(TASK TO CARRY OUT) Take all the material and copy it exactly.

(DATA EXCERPT)
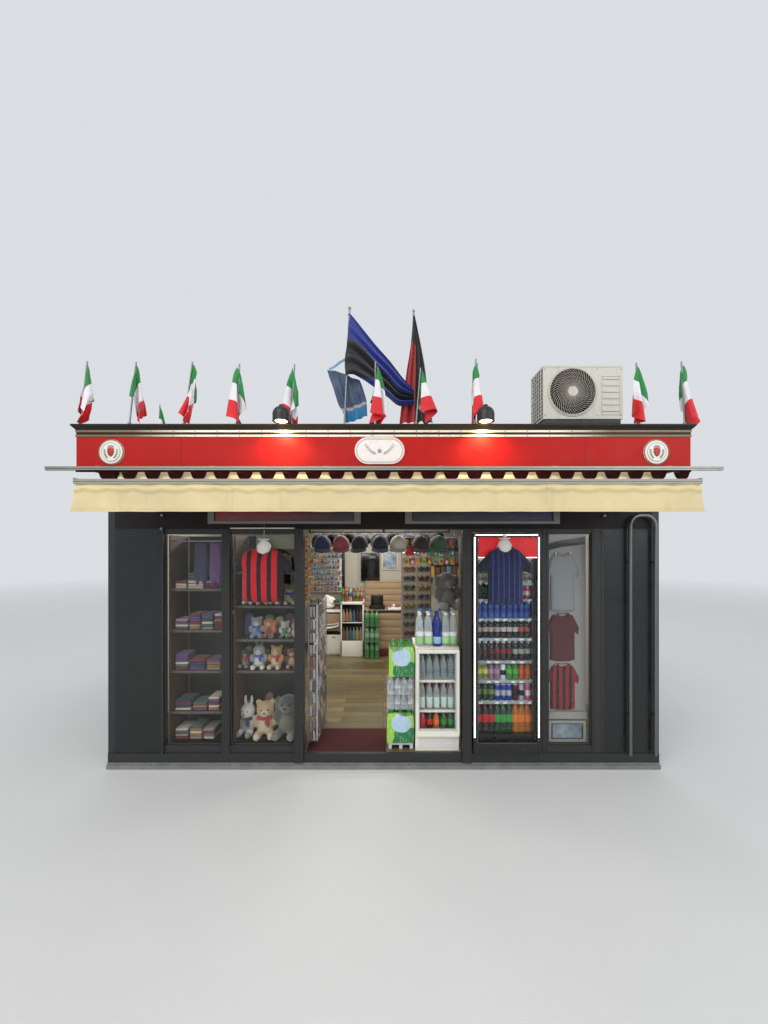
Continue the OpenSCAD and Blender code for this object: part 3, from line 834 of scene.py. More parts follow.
def front_valance():
    """Cream valance under the front bar: soft standing ripples, a stitched hem and a rope seam along the top."""
    xa, xb, z0, drop = -2.366, 2.432, 2.519, 0.213
    def fn(u, v):
        x = xa + (xb - xa) * u
        e = (2 * u - 1)
        x += e * 0.034 * v ** 1.3 * (0.55 + 0.45 * abs(e) ** 6)
        n = noise.noise(Vector((x * 2.2, 0.3, v * 0.8)))
        r = math.sin(x * 2 * math.pi / 0.27 + 1.6 * n) * 0.0032 + 0.006 * noise.noise(Vector((x * 4.1, 1.7, v * 1.4)))
        p = abs(math.sin(x * math.pi / 0.205 + 1.9 * noise.noise(Vector((x * 0.9, 8.0, 2.0)))))
        k = 0.6 + 0.8 * noise.noise(Vector((x * 1.7, 3.0, 9.0)))
        r -= 0.0085 * max(0.0, k) * (1 - p) ** 1.6 * math.sin(math.pi * min(1, v * 1.25)) ** 0.7
        b = 0.17 + 0.075 * abs(math.sin(x * math.pi / 0.19 + 2.2 * noise.noise(Vector((x * 1.1, 4.0, 1.0))))) - 0.03 + 0.05 * noise.noise(Vector((x * 2.6, 6.0, 4.0)))
        q = min(1.0, v / b)
        t = min(1.0, max(0.0, (v - b) / 0.16))
        r -= 0.0165 * q * q * (3 - 2 * q) - 0.0150 * t * t * (3 - 2 * t)
        y = -2.6045 + r - 0.008 * v * v
        dip = 0.0007 * math.sin(x * 2 * math.pi / 0.335 + 0.8) + 0.0008 * noise.noise(Vector((x * 1.3, 5.0, 0)))
        return (x, y, z0 - drop * v + dip * v)
    g = Geo()
    v, f, uv = sheet_grid(fn, 420, 22)
    g.add(v, f, 0, uv=uv)
    # turned hem, and the bead along the bar
    for vv, dz in ((0.90, 0.0), (0.905, 0.0)):
        pts = [fn(i / 300, vv) for i in range(301)]
        g.add(*tube([(p[0], p[1] - 0.0012, p[2] + dz) for p in pts], 0.0012, 4), 1)
    pts = [fn(i / 300, 1.0) for i in range(301)]
    g.add(*tube([(p[0], p[1], p[2]) for p in pts], 0.0024, 5), 1)
    pts = [fn(i / 200, 0.012) for i in range(201)]
    g.add(*tube([(p[0], p[1], p[2]) for p in pts], 0.0045, 6), 1)
    # seams between the widths
    for i in (1, 2, 3):
        pts = [fn(i / 4 + 0.003, t / 20) for t in range(21)]
        g.add(*tube([(p[0], p[1] - 0.001, p[2]) for p in pts], 0.0014, 4), 1)
    o = g.make("front_valance_cloth", [MM["cream"], MM["cream_hem"]], sharp=60)
    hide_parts("awning_valance")


scallops()
canopy()
front_valance()


# ------------------------------------------------------------------ flags
def banded(name, stops, along="u", weave=900, rough=0.7, sheen=0.35):
    """Printed polyester: bands of colour along U or V of the cloth, with a light weave."""
    m = Mat(name, rough, 0.0, Sheen_Weight=sheen, Sheen_Roughness=0.4)
    s = m.new("SeparateXYZ")
    m.put(s.inputs[0], m.uv())
    c = m.ramp(s.outputs[0 if along == "u" else 1], stops, "CONSTANT")
    cloth_nodes(m, c, weave, depth=0.2, shade=0.2, soil=0.12)
    m.rough(m.span(m.noise(24, 3), 0.3, 0.7, rough - 0.1, rough + 0.12))
    return m.m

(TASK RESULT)
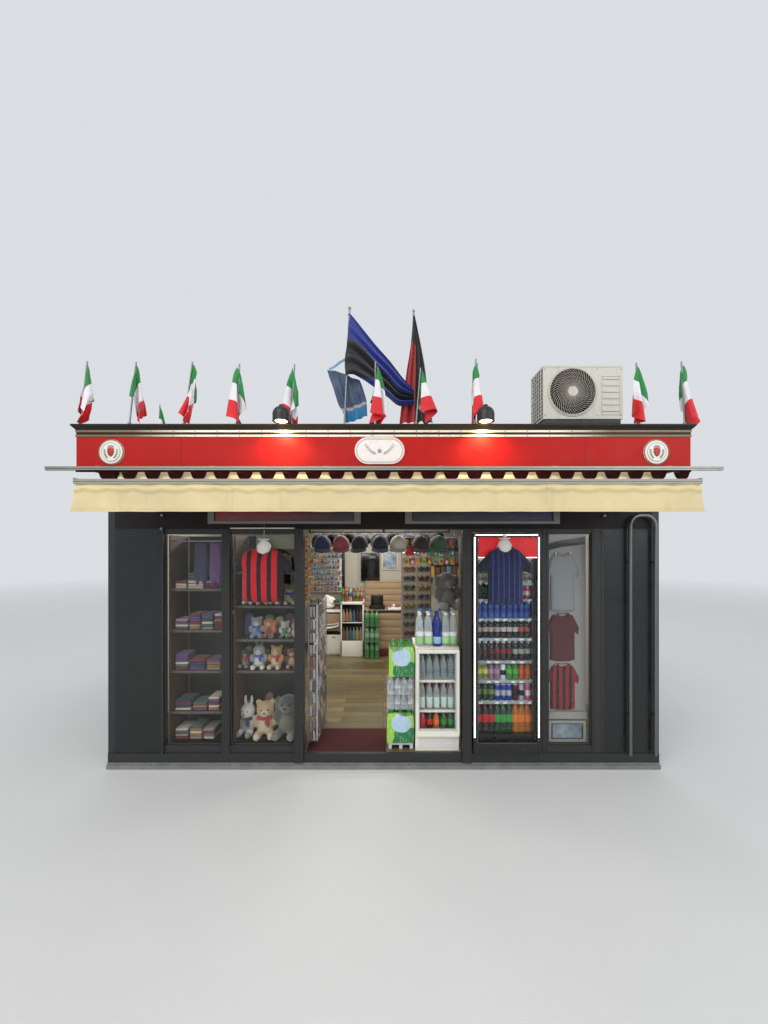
Continue the OpenSCAD and Blender code for this object: part 3, from line 834 of scene.py. More parts follow.
def front_valance():
    """Cream valance under the front bar: soft standing ripples, a stitched hem and a rope seam along the top."""
    xa, xb, z0, drop = -2.366, 2.432, 2.519, 0.213
    def fn(u, v):
        x = xa + (xb - xa) * u
        e = (2 * u - 1)
        x += e * 0.034 * v ** 1.3 * (0.55 + 0.45 * abs(e) ** 6)
        n = noise.noise(Vector((x * 2.2, 0.3, v * 0.8)))
        r = math.sin(x * 2 * math.pi / 0.27 + 1.6 * n) * 0.0032 + 0.006 * noise.noise(Vector((x * 4.1, 1.7, v * 1.4)))
        p = abs(math.sin(x * math.pi / 0.205 + 1.9 * noise.noise(Vector((x * 0.9, 8.0, 2.0)))))
        k = 0.6 + 0.8 * noise.noise(Vector((x * 1.7, 3.0, 9.0)))
        r -= 0.0085 * max(0.0, k) * (1 - p) ** 1.6 * math.sin(math.pi * min(1, v * 1.25)) ** 0.7
        b = 0.17 + 0.075 * abs(math.sin(x * math.pi / 0.19 + 2.2 * noise.noise(Vector((x * 1.1, 4.0, 1.0))))) - 0.03 + 0.05 * noise.noise(Vector((x * 2.6, 6.0, 4.0)))
        q = min(1.0, v / b)
        t = min(1.0, max(0.0, (v - b) / 0.16))
        r -= 0.0165 * q * q * (3 - 2 * q) - 0.0150 * t * t * (3 - 2 * t)
        y = -2.6045 + r - 0.008 * v * v
        dip = 0.0007 * math.sin(x * 2 * math.pi / 0.335 + 0.8) + 0.0008 * noise.noise(Vector((x * 1.3, 5.0, 0)))
        return (x, y, z0 - drop * v + dip * v)
    g = Geo()
    v, f, uv = sheet_grid(fn, 420, 22)
    g.add(v, f, 0, uv=uv)
    # turned hem, and the bead along the bar
    for vv, dz in ((0.90, 0.0), (0.905, 0.0)):
        pts = [fn(i / 300, vv) for i in range(301)]
        g.add(*tube([(p[0], p[1] - 0.0012, p[2] + dz) for p in pts], 0.0012, 4), 1)
    pts = [fn(i / 300, 1.0) for i in range(301)]
    g.add(*tube([(p[0], p[1], p[2]) for p in pts], 0.0024, 5), 1)
    pts = [fn(i / 200, 0.012) for i in range(201)]
    g.add(*tube([(p[0], p[1], p[2]) for p in pts], 0.0045, 6), 1)
    # seams between the widths
    for i in (1, 2, 3):
        pts = [fn(i / 4 + 0.003, t / 20) for t in range(21)]
        g.add(*tube([(p[0], p[1] - 0.001, p[2]) for p in pts], 0.0014, 4), 1)
    o = g.make("front_valance_cloth", [MM["cream"], MM["cream_hem"]], sharp=60)
    hide_parts("awning_valance")


scallops()
canopy()
front_valance()


# ------------------------------------------------------------------ flags
def banded(name, stops, along="u", weave=900, rough=0.7, sheen=0.35):
    """Printed polyester: bands of colour along U or V of the cloth, with a light weave."""
    m = Mat(name, rough, 0.0, Sheen_Weight=sheen, Sheen_Roughness=0.4)
    s = m.new("SeparateXYZ")
    m.put(s.inputs[0], m.uv())
    c = m.ramp(s.outputs[0 if along == "u" else 1], stops, "CONSTANT")
    cloth_nodes(m, c, weave, depth=0.2, shade=0.2, soil=0.12)
    m.rough(m.span(m.noise(24, 3), 0.3, 0.7, rough - 0.1, rough + 0.12))
    return m.m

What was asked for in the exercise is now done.